Participants in the opening parade of E Day pose with Yeony and Suny (photo: Eduardo Moreno).

The activity-packed day started with a flag parade with Yeony and Suny, followed by a round of speeches by ambassadors, cultural attachés, and representatives of the participant nations. At the same time, on the 218-meter long LED canopy of the Expo Digital Gallery (the world’s largest LED screen), each country displayed the Spanish word that best describes its national character. Colombia chose “pasión” (passion), Nicaragua “calor” (warmth), and Spain “cultura” (culture).

During the day, visitors to the Expo could enjoy flamenco, tango, and folk music performances, as well as a number of hands-on workshops. The most popular ones were ten-minute express Spanish language lessons for all ages, flamenco workshops led by skilled Korean masters, and a mini Latin sing-along party at the Atlantic Ocean Pavilion, delighting kids and adults alike.

A flamenco dancer shows her moves to a young learner during a workshop (photo: Eduardo Moreno).

A language on the rise

E day and the Spanish language are becoming bigger and more global each year. Over 490 million people worldwide speak Spanish and 21 countries have it as their official language. It’s the second most widespread language of the world in terms of number of native speakers, and its presence in classrooms, on the internet, and on other media is rising at a steady pace.

In Korea, Spanish is the second most widely studied European language after English. The number of students that take the exam for the official Diploma of Spanish as a Foreign Language (DELE) in Korea continues to increase, in 2011 reaching 2,469 candidates, the largest figure in Asia.
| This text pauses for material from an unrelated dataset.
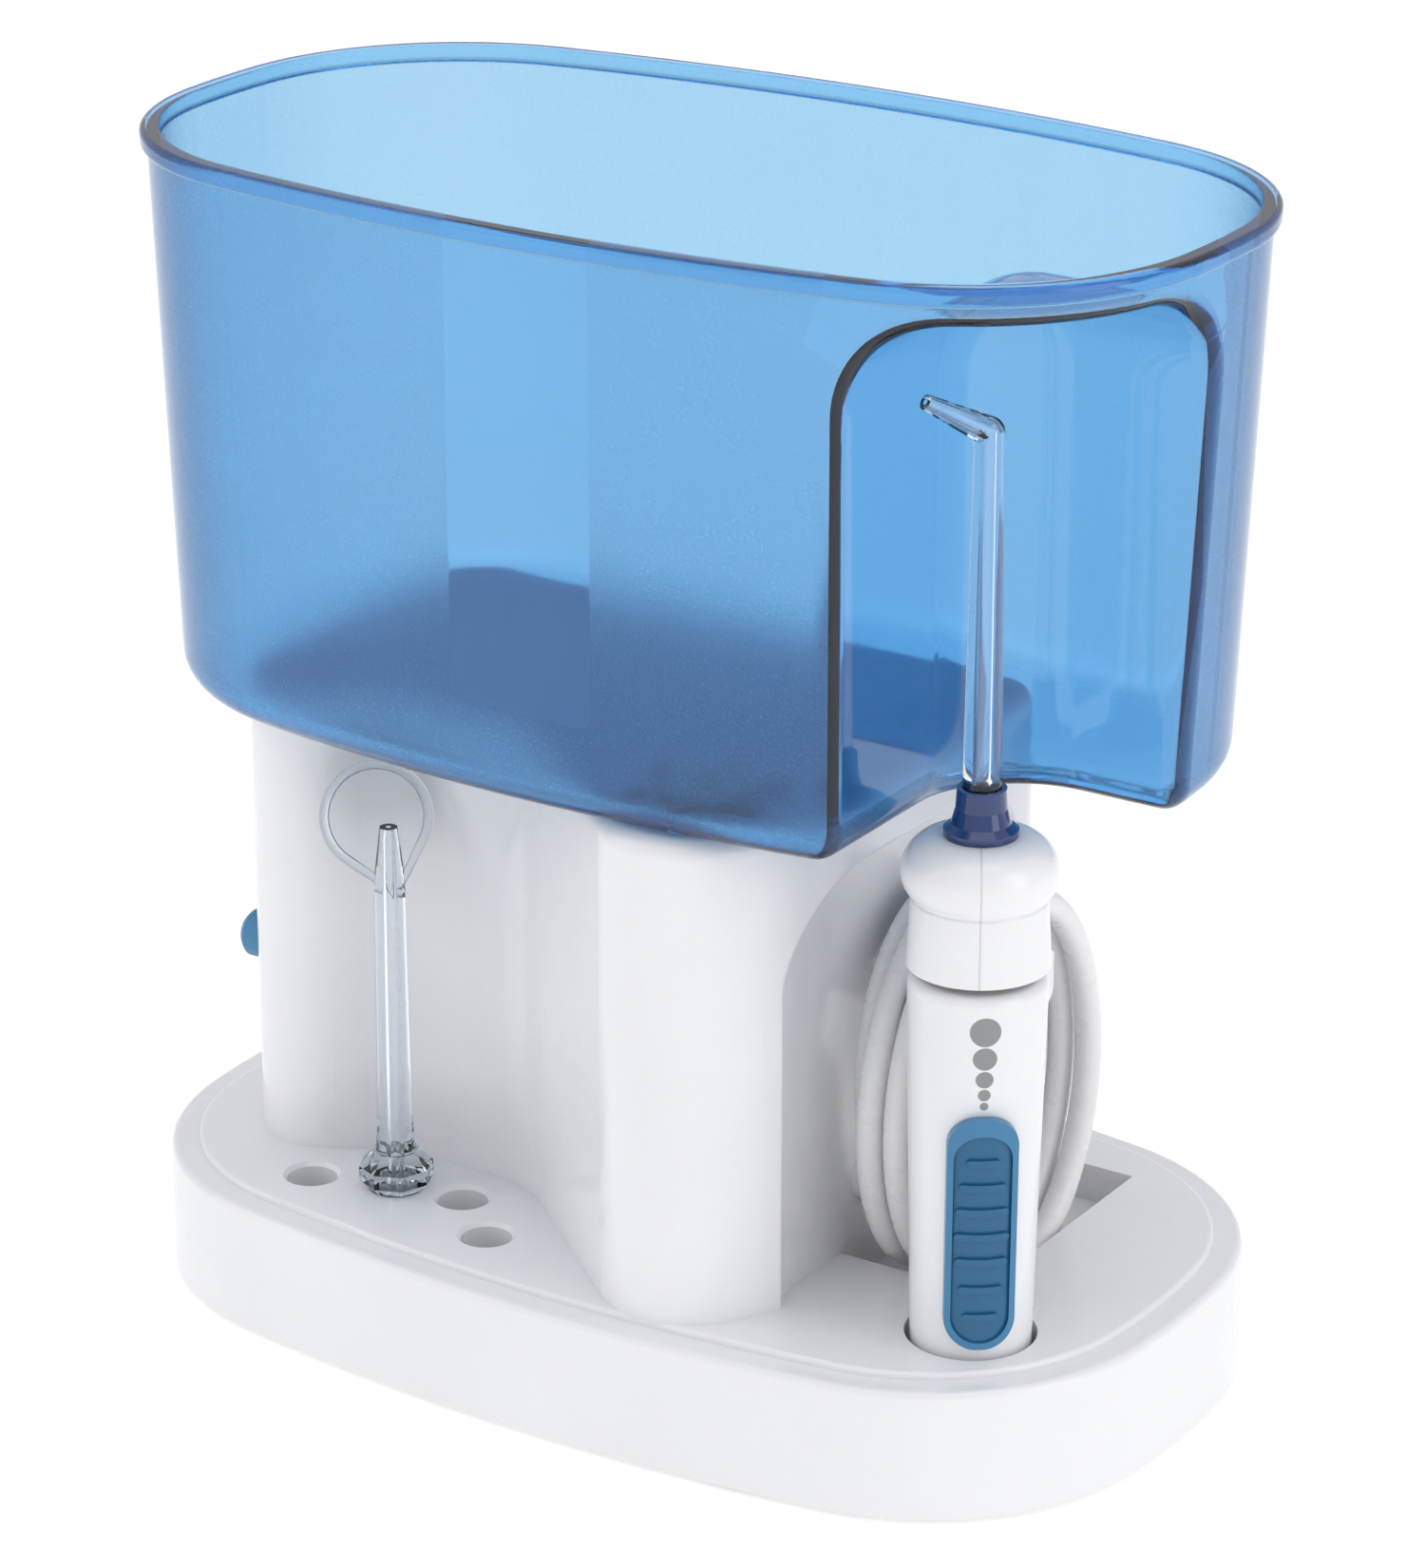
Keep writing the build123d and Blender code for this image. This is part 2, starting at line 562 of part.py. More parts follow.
def motor_end_cap():
    cap = solid_y(disc(MOTOR_RADIUS - 1.05, MOTOR_X, MOTOR_Z), MOTOR_END - 3, MOTOR_END)
    cap += solid_y(disc(MOTOR_RADIUS, MOTOR_X, MOTOR_Z), MOTOR_END, MOTOR_END + 2)
    cap += solid_y(disc(5.0, MOTOR_X, MOTOR_Z), MOTOR_END + 2, MOTOR_END + 4)
    return cap - solid_y(disc(SHAFT_RADIUS + RUNNING_GAP, MOTOR_X, MOTOR_Z), MOTOR_END - 4, MOTOR_END + 2)


def motor_magnets():
    body = ring(13.9, 11.2, MOTOR_X, MOTOR_Z) - Pos(MOTOR_X, MOTOR_Z) * Rectangle(7, 30)
    return solid_y(body, 9, MOTOR_END - 4).solids()


def motor_shaft():
    return solid_y(disc(SHAFT_RADIUS, MOTOR_X, MOTOR_Z), GEAR_FRONT - 0.8, MOTOR_END + 1)


def motor_armature():
    """Laminated core with three winding slots."""
    body = ring(10.5, SHAFT_RADIUS + 0.01, MOTOR_X, MOTOR_Z)
    for step in range(3):
        angle = radians(120 * step + 90)
        centre = Pos(MOTOR_X + 8 * cos(angle), MOTOR_Z + 8 * sin(angle))
        body -= centre * Rot(0, 0, degrees(angle)) * Rectangle(7, 3)
    return solid_y(body, 10, MOTOR_END - 5)


# ---------------------------------------------------------------- pump


def head_plate(low, high):
    return block((low, high), HEAD_Y, HEAD_Z)


def pump_body():
    """Cylinder with a flange at its closed end, and two lugs that bolt to the frame."""
    body = solid_x(disc(10.4, PUMP_Y, GEAR_Z), *CYLINDER_X) + head_plate(CHAMBER_END - 2, CYLINDER_X[1])
    for x, z in PUMP_LUGS:
        side = 1 if z > GEAR_Z else -1
        ends = sorted((z + 2.5 * side, GEAR_Z + 9.5 * side))
        body += block((x - 5, x + 5), (PUMP_Y - 3, FRAME_FRONT), ends)
    body -= solid_x(disc(PISTON_RADIUS + RUNNING_GAP, PUMP_Y, GEAR_Z), CYLINDER_X[0] - 1, CHAMBER_END)
    for y, z in (INLET, OUTLET):
        body -= solid_x(disc(1.4, y, z), CHAMBER_END - 1, CYLINDER_X[1] + 1)
    for y, z in HEAD_SCREWS:
        body -= solid_x(disc(1.35, y, z), CHAMBER_END - 4, CYLINDER_X[1] + 1)
    for x, z in PUMP_LUGS:
        body -= solid_y(disc(1.25, x, z), -6, FRAME_FRONT + 1)
    return body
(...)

The interest in Spanish among Korean educational institutions is also growing, with 28 high schools and 22 universities having Spanish language departments in 2011.

Despite this upward tendency, Instituto Cervantes doesn’t have its own center in Korea yet. The institution representative in the country is Isabel Iglesias Blanco, who coordinates all IC activities in Korea from a small Cervantes seminar room (Aula Cervantes) at Kyung Hee University Global Campus. “Seoul is one of IC’s top priorities for a new center,” she says. But she quickly points out that the demand for Spanish in Korea continues to be significantly low when compared to English, Chinese, or Japanese, the major business languages for Koreans abroad.

An instructor teaches visitors how to greet others in Spanish during a ten-minute express lesson (photo: Eduardo Moreno).

However, this situation may soon change, given the steady economic development of Latin America and the fact that Korea has effectuated Free Trade Agreements with Chile (2006), Peru (2011), and Colombia (2012). In addition, in 2011, Seoul and Brussels launched the Korea-EU FTA that will lift barriers between Korean and Spanish markets.

If Korean companies continue to expand into Spanish-speaking economies, they will require human resources with a good command of the language and a fair understanding of the social and cultural makeup of Latin countries. In that scenario, events like E Day will have even more relevance in years to come.

Argentinean folk singer Bruno Arias gives an energetic performance during the closing ceremony of E Day (photo: Eduardo Moreno).

For those that missed all the fun of E Day, there will be more opportunities to celebrate the national days of Spanish-speaking countries at the Expo. This Sunday, July 8th, Colombia's National Day will feature the multicoloured Carnival of Barranquilla. Honduras will celebrate its national day on July 13 with a performance by Honduran singer-songwriter Guillermo Anderson. Uruguay will be honored on July 18, and among the guest starts that day is Candombe percussionist Daniel “Tatita” Márquez. Spain will have its day on July 25 with a live flamenco show by renowned bailaora Rafaela Carrasco.